TASK
Make an exact copy of all the data.
## START
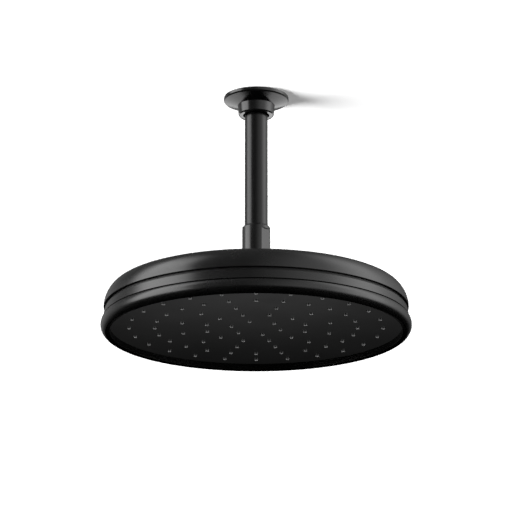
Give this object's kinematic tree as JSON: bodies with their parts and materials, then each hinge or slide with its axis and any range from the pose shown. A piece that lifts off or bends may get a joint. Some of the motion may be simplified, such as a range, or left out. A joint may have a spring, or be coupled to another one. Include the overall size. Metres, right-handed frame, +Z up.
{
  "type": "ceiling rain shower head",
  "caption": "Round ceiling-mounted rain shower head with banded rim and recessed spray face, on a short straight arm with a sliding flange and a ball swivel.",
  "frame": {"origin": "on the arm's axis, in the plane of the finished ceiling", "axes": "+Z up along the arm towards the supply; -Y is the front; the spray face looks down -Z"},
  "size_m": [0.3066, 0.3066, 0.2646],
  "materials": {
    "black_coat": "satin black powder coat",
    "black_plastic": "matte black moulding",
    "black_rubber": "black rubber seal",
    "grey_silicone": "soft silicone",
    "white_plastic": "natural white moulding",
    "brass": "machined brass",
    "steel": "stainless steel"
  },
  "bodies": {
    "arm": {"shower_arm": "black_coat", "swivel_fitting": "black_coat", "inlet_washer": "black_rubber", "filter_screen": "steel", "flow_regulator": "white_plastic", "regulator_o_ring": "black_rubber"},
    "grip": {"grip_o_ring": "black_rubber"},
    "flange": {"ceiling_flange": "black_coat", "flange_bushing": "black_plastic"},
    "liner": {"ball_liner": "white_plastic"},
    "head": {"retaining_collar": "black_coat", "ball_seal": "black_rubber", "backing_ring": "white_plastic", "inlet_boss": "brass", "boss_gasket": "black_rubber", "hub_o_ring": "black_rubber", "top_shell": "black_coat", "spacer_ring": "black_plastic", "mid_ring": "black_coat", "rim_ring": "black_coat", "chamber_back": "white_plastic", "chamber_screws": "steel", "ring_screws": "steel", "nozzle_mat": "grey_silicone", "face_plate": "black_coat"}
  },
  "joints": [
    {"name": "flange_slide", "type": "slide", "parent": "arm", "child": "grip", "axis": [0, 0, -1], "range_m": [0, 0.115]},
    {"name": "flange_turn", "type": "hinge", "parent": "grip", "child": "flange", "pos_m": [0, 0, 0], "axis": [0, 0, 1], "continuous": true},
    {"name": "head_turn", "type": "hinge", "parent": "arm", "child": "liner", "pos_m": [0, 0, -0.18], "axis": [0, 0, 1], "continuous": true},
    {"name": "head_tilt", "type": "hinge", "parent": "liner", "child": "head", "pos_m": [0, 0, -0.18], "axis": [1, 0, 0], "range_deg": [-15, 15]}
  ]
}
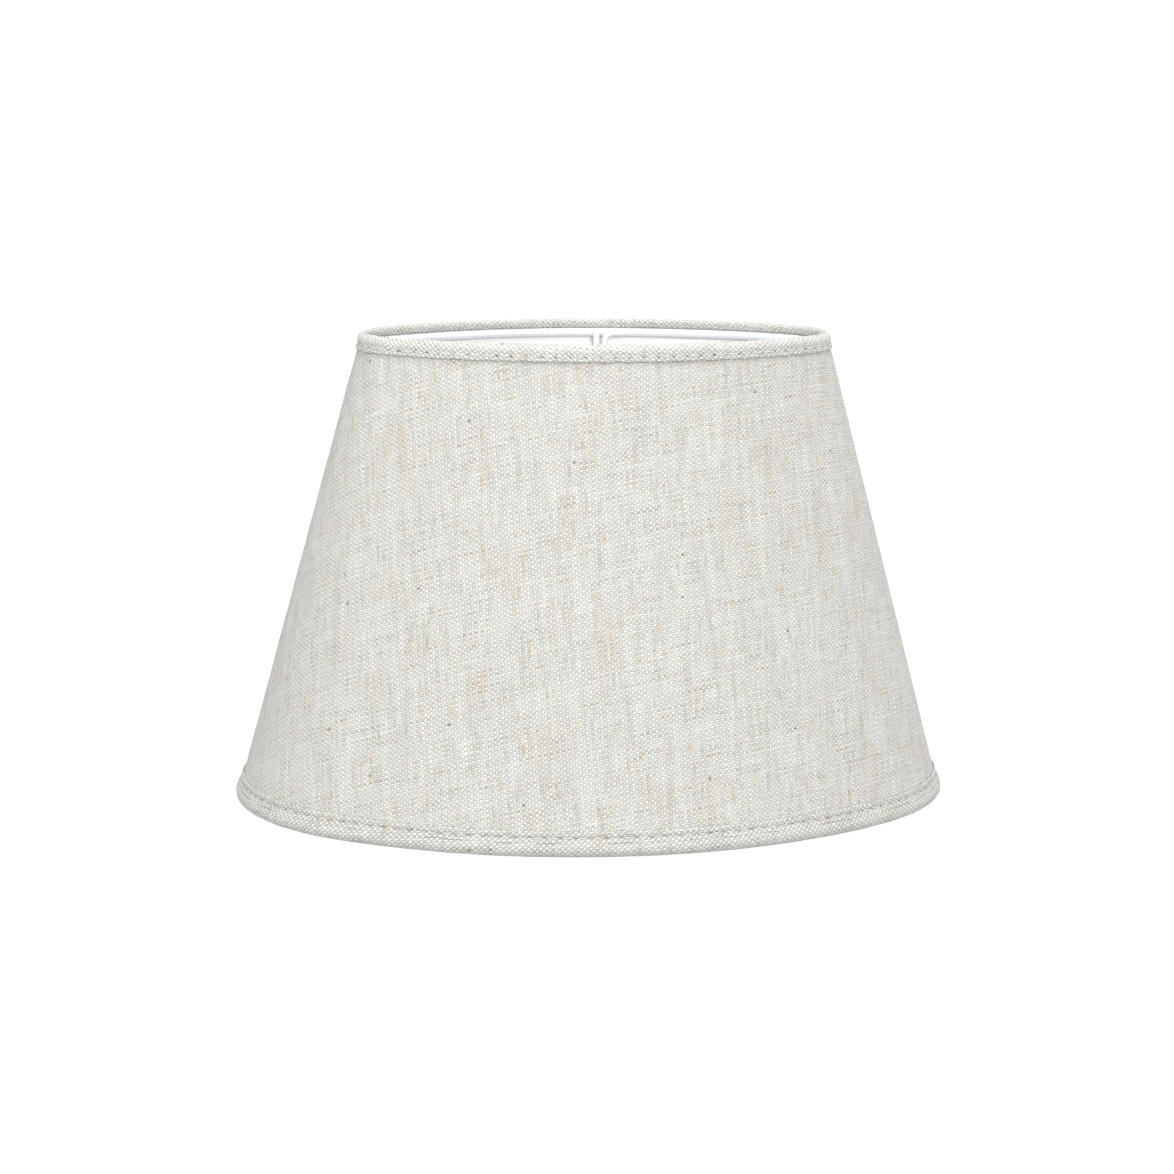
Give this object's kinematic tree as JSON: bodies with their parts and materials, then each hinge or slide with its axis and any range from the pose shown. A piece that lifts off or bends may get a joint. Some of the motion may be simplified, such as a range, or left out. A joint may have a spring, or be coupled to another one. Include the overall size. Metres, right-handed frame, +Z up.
## END
RESPONSE TO THE TASK
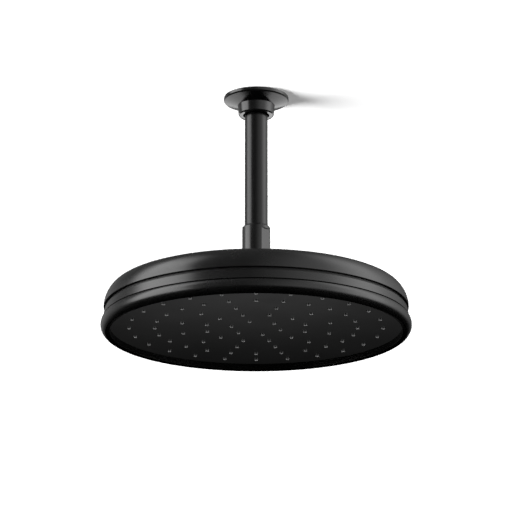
Give this object's kinematic tree as JSON: bodies with their parts and materials, then each hinge or slide with its axis and any range from the pose shown. A piece that lifts off or bends may get a joint. Some of the motion may be simplified, such as a range, or left out. A joint may have a spring, or be coupled to another one. Include the overall size. Metres, right-handed frame, +Z up.
{
  "type": "ceiling rain shower head",
  "caption": "Round ceiling-mounted rain shower head with banded rim and recessed spray face, on a short straight arm with a sliding flange and a ball swivel.",
  "frame": {"origin": "on the arm's axis, in the plane of the finished ceiling", "axes": "+Z up along the arm towards the supply; -Y is the front; the spray face looks down -Z"},
  "size_m": [0.3066, 0.3066, 0.2646],
  "materials": {
    "black_coat": "satin black powder coat",
    "black_plastic": "matte black moulding",
    "black_rubber": "black rubber seal",
    "grey_silicone": "soft silicone",
    "white_plastic": "natural white moulding",
    "brass": "machined brass",
    "steel": "stainless steel"
  },
  "bodies": {
    "arm": {"shower_arm": "black_coat", "swivel_fitting": "black_coat", "inlet_washer": "black_rubber", "filter_screen": "steel", "flow_regulator": "white_plastic", "regulator_o_ring": "black_rubber"},
    "grip": {"grip_o_ring": "black_rubber"},
    "flange": {"ceiling_flange": "black_coat", "flange_bushing": "black_plastic"},
    "liner": {"ball_liner": "white_plastic"},
    "head": {"retaining_collar": "black_coat", "ball_seal": "black_rubber", "backing_ring": "white_plastic", "inlet_boss": "brass", "boss_gasket": "black_rubber", "hub_o_ring": "black_rubber", "top_shell": "black_coat", "spacer_ring": "black_plastic", "mid_ring": "black_coat", "rim_ring": "black_coat", "chamber_back": "white_plastic", "chamber_screws": "steel", "ring_screws": "steel", "nozzle_mat": "grey_silicone", "face_plate": "black_coat"}
  },
  "joints": [
    {"name": "flange_slide", "type": "slide", "parent": "arm", "child": "grip", "axis": [0, 0, -1], "range_m": [0, 0.115]},
    {"name": "flange_turn", "type": "hinge", "parent": "grip", "child": "flange", "pos_m": [0, 0, 0], "axis": [0, 0, 1], "continuous": true},
    {"name": "head_turn", "type": "hinge", "parent": "arm", "child": "liner", "pos_m": [0, 0, -0.18], "axis": [0, 0, 1], "continuous": true},
    {"name": "head_tilt", "type": "hinge", "parent": "liner", "child": "head", "pos_m": [0, 0, -0.18], "axis": [1, 0, 0], "range_deg": [-15, 15]}
  ]
}
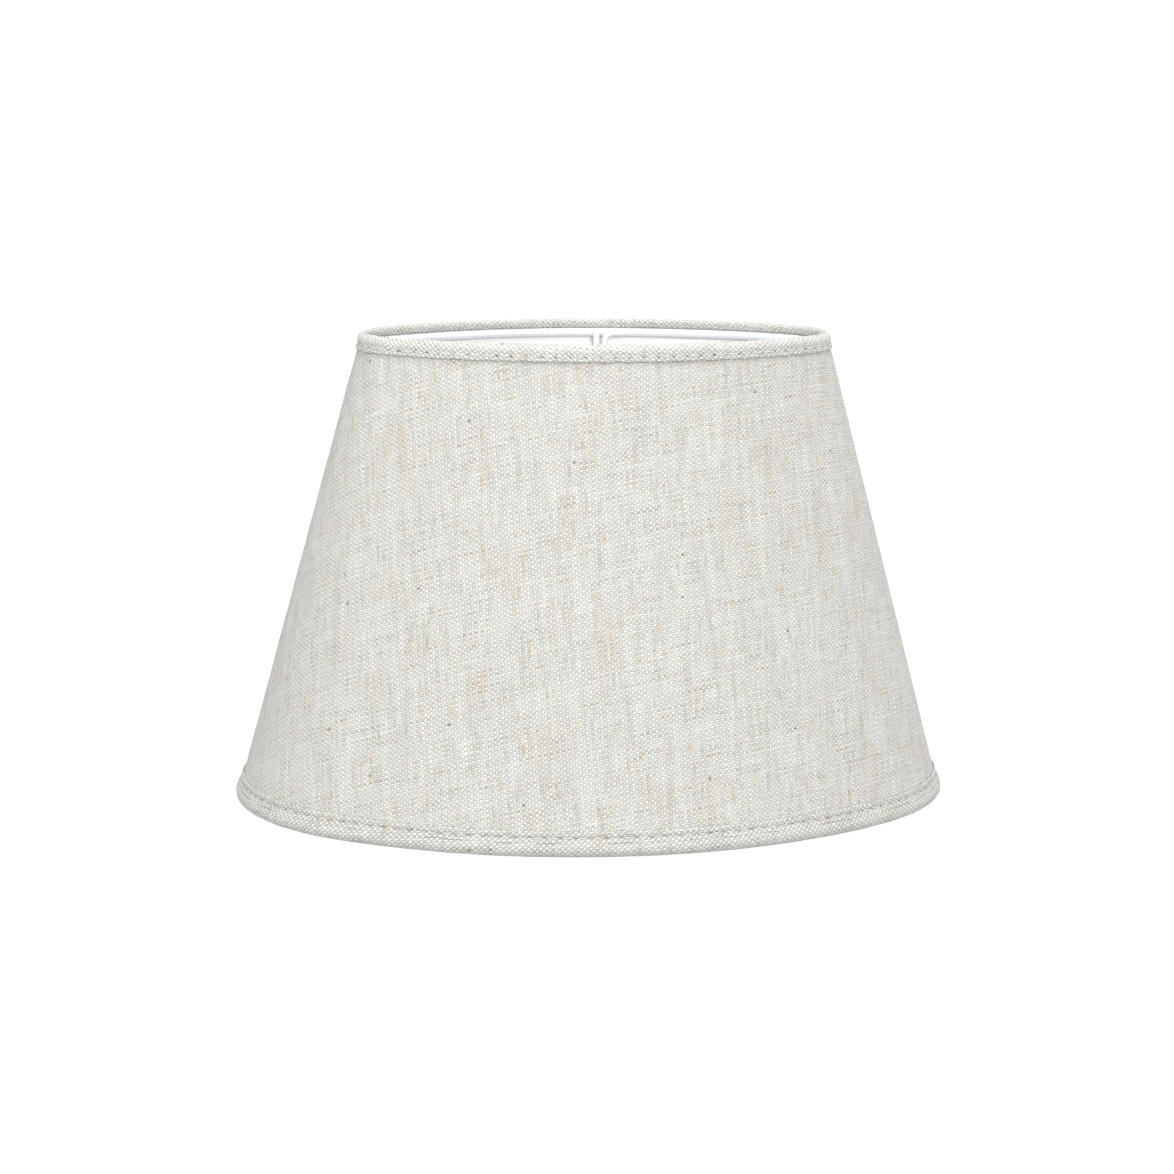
Give this object's kinematic tree as JSON: bodies with their parts and materials, then each hinge or slide with its axis and any range from the pose shown. A piece that lifts off or bends may get a joint. Some of the motion may be simplified, such as a range, or left out. A joint may have a spring, or be coupled to another one. Include the overall size. Metres, right-handed frame, +Z up.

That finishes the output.